Crise hídrica agrava situação dos sem acesso

Em paralelo, uma crise hídrica de grandes proporções acomete especialmente as regiões Centro-Oeste, Sudeste e Sul do país. A Agência Nacional de Águas e Saneamento Básico (ANA) ganhou funções estratégicas a partir da mudança no Marco Legal e, entre suas atribuições, está a edição da norma de segurança, emergência e contingência, inclusive racionamento.

Essa norma é essencial para governos estaduais e municipais, agências reguladoras, prestadores de serviços e consumidores de água, porque oferecerá um conjunto de diretrizes para o enfrentamento dessas situações. A edição, no entanto, foi adiada para 2024, o que pode dificultar ações mais coordenadas entre os diferentes atores sobre o enfrentamento de crises.

Segundo a diretora executiva do IAS, Marussia Whately, a crise hídrica pode se tornar uma crise de abastecimento de água. “Apesar do Brasil concentrar 12% de superfície de água do mundo, cidades como São Paulo e Rio de Janeiro são marcadas por falta de água. É possível afirmar que estamos em uma emergência hídrica e viveremos uma crise pior que a ocorrida em 2013 se não fizermos nada para reverter esse quadro.”

O IAS monitora a implementação do novo Marco Legal desde sua aprovação. O trabalho extenso deu origem à publicação Saneamento 2021 – Balanço e perspectivas após aprovação do novo Marco Legal Lei 14.026/2020.
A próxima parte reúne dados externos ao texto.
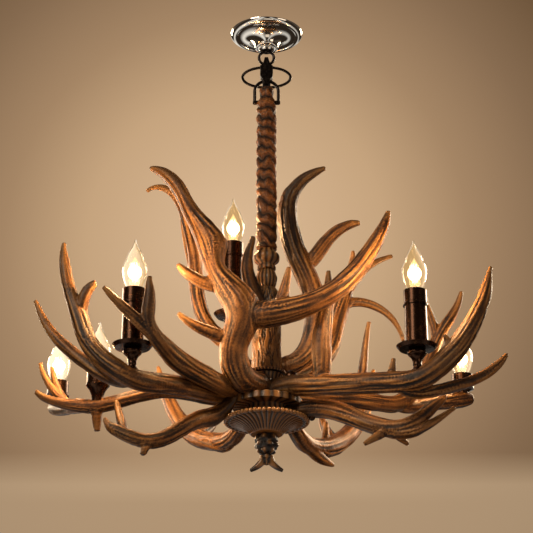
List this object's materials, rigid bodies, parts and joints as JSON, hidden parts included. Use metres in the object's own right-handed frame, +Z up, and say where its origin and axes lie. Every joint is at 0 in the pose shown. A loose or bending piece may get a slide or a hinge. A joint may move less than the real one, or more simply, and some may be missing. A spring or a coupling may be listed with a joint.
{
  "type": "antler chandelier",
  "caption": "Hanging chandelier of branched cast antlers round a turned hub, with candle-style lamps, a wrapped stem, a link chain and a round canopy.",
  "frame": {"origin": "centre of the canopy on the ceiling plane; the light hangs to -Z", "axes": "+Z up into the ceiling, -Y towards the viewer of the picture, +X to the viewer's right"},
  "size_m": [0.6907, 0.4671, 0.721],
  "materials": {
    "zinc_steel": "zinc-plated steel, never seen in use",
    "chrome": "polished nickel or chrome",
    "black_iron": "blackened forged iron, satin",
    "wrapped_leather": "twisted bark-brown wrap, satin",
    "carved_resin": "cast resin, antique brown with rubbed highlights",
    "antler_resin": "cast resin antler, umber grain with paler tips",
    "dark_bronze": "oil-rubbed bronze, satin",
    "brass": "screw shell of the bulb",
    "socket_plastic": "moulded lamp socket",
    "clear_glass": "clear candle bulb"
  },
  "bodies": {
    "ceiling": {"crossbar": "zinc_steel", "nipple": "zinc_steel", "lock_nut": "zinc_steel", "canopy": "chrome", "canopy_boss": "chrome", "canopy_loop": "black_iron"},
    "hook": {"hook": "black_iron"},
    "ring": {"oval_ring": "black_iron"},
    "shackle": {"shackle_bow": "black_iron", "shackle_pin": "black_iron"},
    "chandelier": {"stem_core": "zinc_steel", "stem_sleeve": "wrapped_leather", "stem_knob": "carved_resin", "stem_acorn": "carved_resin", "column": "carved_resin", "beaded_collar": "carved_resin", "waist": "carved_resin", "bowl": "carved_resin", "finial": "carved_resin", "prongs": "carved_resin", "cap_nuts": "dark_bronze", "antler_front_upper": "antler_resin", "antler_front_left": "antler_resin", "antler_left_lower": "antler_resin", "antler_left": "antler_resin", "antler_left_low": "antler_resin", "antler_right_lower": "antler_resin", "antler_right_low": "antler_resin", "antler_right_rear": "antler_resin", "antler_rear_right_low": "antler_resin", "antler_rear_left_low": "antler_resin", "antler_right_upper": "antler_resin", "antler_right_rear_upper": "antler_resin", "antler_left_rear_upper": "antler_resin", "antler_stem": "antler_resin", "vase_front_left": "dark_bronze", "vase_front_right": "dark_bronze", "vase_rear_upper": "dark_bronze", "tube_front_left": "dark_bronze", "tube_front_right": "dark_bronze", "tube_rear_upper": "dark_bronze", "cup_front_left": "dark_bronze", "cup_front_right": "dark_bronze", "cup_rear_upper": "dark_bronze", "cup_left": "dark_bronze", "cup_rear_left": "dark_bronze", "cup_rear_right": "dark_bronze", "lamp_sockets": "socket_plastic"},
    "bulb_front_left": {"bulb_cap_front_left": "brass", "bulb_glass_front_left": "clear_glass"},
    "bulb_front_right": {"bulb_cap_front_right": "brass", "bulb_glass_front_right": "clear_glass"},
    "bulb_rear_upper": {"bulb_cap_rear_upper": "brass", "bulb_glass_rear_upper": "clear_glass"},
    "bulb_left": {"bulb_cap_left": "brass", "bulb_glass_left": "clear_glass"},
    "bulb_rear_left": {"bulb_cap_rear_left": "brass", "bulb_glass_rear_left": "clear_glass"},
    "bulb_rear_right": {"bulb_cap_rear_right": "brass", "bulb_glass_rear_right": "clear_glass"}
  },
  "joints": [
    {"name": "hook_swing", "type": "hinge", "parent": "ceiling", "child": "hook", "pos_m": [0, 0, -0.0547], "axis": [1, 0, 0], "range_deg": [-25, 25]},
    {"name": "ring_swing", "type": "hinge", "parent": "hook", "child": "ring", "pos_m": [0, 0, -0.0594], "axis": [1, 0, 0], "range_deg": [0, 50]},
    {"name": "shackle_swing", "type": "hinge", "parent": "hook", "child": "shackle", "pos_m": [0, 0, -0.1025], "axis": [0, 1, 0], "range_deg": [-12, 12]},
    {"name": "stem_swing", "type": "hinge", "parent": "shackle", "child": "chandelier", "pos_m": [0, 0, -0.122], "axis": [1, 0, 0], "range_deg": [-20, 20]},
    {"name": "unscrew_front_left", "type": "slide", "parent": "chandelier", "child": "bulb_front_left", "axis": [0, 0, 1], "range_m": [0, 0.03]},
    {"name": "unscrew_front_right", "type": "slide", "parent": "chandelier", "child": "bulb_front_right", "axis": [0, 0, 1], "range_m": [0, 0.03]},
    {"name": "unscrew_rear_upper", "type": "slide", "parent": "chandelier", "child": "bulb_rear_upper", "axis": [0, 0, 1], "range_m": [0, 0.03]},
    {"name": "unscrew_left", "type": "slide", "parent": "chandelier", "child": "bulb_left", "axis": [0, 0, 1], "range_m": [0, 0.03]},
    {"name": "unscrew_rear_left", "type": "slide", "parent": "chandelier", "child": "bulb_rear_left", "axis": [0, 0, 1], "range_m": [0, 0.03]},
    {"name": "unscrew_rear_right", "type": "slide", "parent": "chandelier", "child": "bulb_rear_right", "axis": [0, 0, 1], "range_m": [0, 0.03]}
  ]
}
O Observatório do Marco Legal do Saneamento apresenta os modelos de regionalização que estão sendo adotados com um rico levantamento de documentos, vídeos de audiências públicas, discussões setoriais, um painel de dados que permite acessar indicadores agregados pelas regiões de saneamento instituídas nos estados e outros recortes, além de notícias e artigos no site.O site Municípios e Saneamento apresenta um dossiê sobre a situação do Saneamento nos 5.570 municípios do país.